Les contrastes de la représentation
Le 1er contraste de cette tragédie porte sur le choix du personnage Agbon. Dans tout le spectacle, il est présenté comme un vieux pervers, qui a un faible particulier pour les filles vierges. Mais sur la planche, on découvre le visage d’un Agbon qui respire encore la jeunesse. Un fait que même la  pipe qu’il tient dans sa bouche, pour paraître réellement un vieux, ne parvient pas à dissimuler. Son style vestimentaire (le port de la veste) renforce davantage ce contraste qu’il urge de corriger en maquillant ce personnage et en revoyant son costume pour l’adapter au texte.

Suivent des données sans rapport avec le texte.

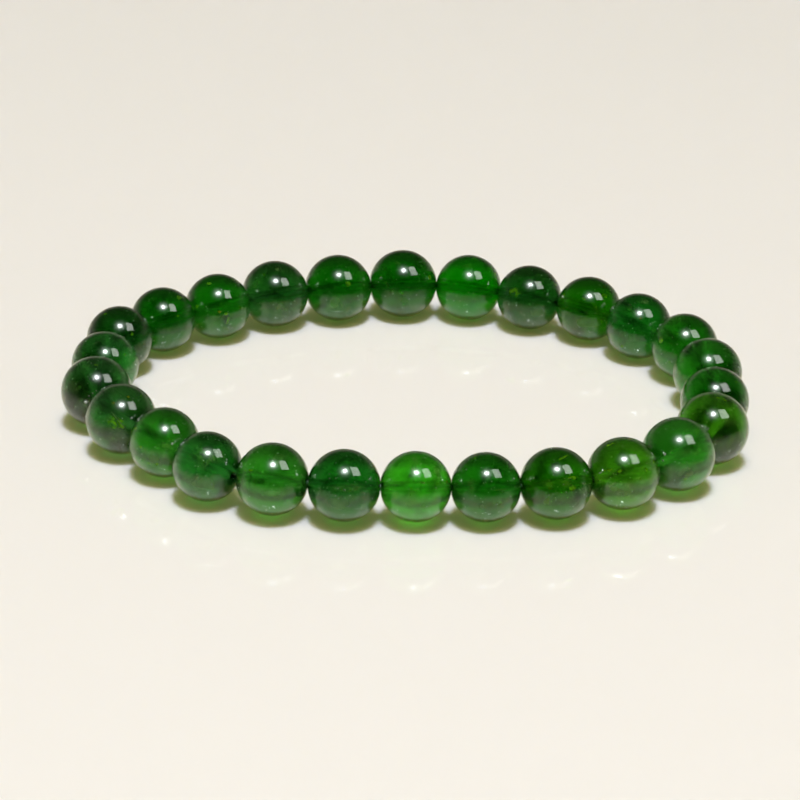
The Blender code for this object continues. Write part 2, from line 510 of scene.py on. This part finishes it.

Le second contraste de cette représentation,  c’est l’obstination farouche d’Oumarou à faire respecter la tradition. Une tradition qui  veut  qu’Issa, son ami personnel d’enfance, soit le mari de sa sœur Bintou, conformément à la volonté de son défunt père. Un père qui avait bénéficié, depuis la conception de Bintou, des libéralités de la part du père d’Issa à qui il avait  promis, avant de mourir, de donner en mariage, celle-ci à son enfant Issa. Là, on aurait pu imaginer une farouche opposition d’Oumarou. Car, étant jeune, il est difficilement concevable qu’il marque avec acharnement, son adhésion à cette tradition d’un passé révolu. Et ceci, au point de contraindre Agbon, de tuer lui et sa sœur (accidentellement), qui l’ont défié au nom de la tradition, en donnant en mariage, Bintou à Issa.
Revoir ces contrastes, mais aussi la régie,  permettra au metteur en scène de réduire au minimum, les attaques des critiques de théâtre. Surtout qu’il envisage de mettre en compétition, selon ses propres termes, le spectacle, "Le collectionneur de vierges"  à travers les différents festivals en Afrique et en Europe».  
Ces quelques observations faites, rendons hommage aux acteurs : perfectibles et talentueux. Et ce n’est pas le public de Lokossa qui le contredira, lui qui a veillé jusque tard dans la nuit pour suivre le dénouement de l’intrigue. Un public qui est reparti, conquis par une soirée riche en émotions.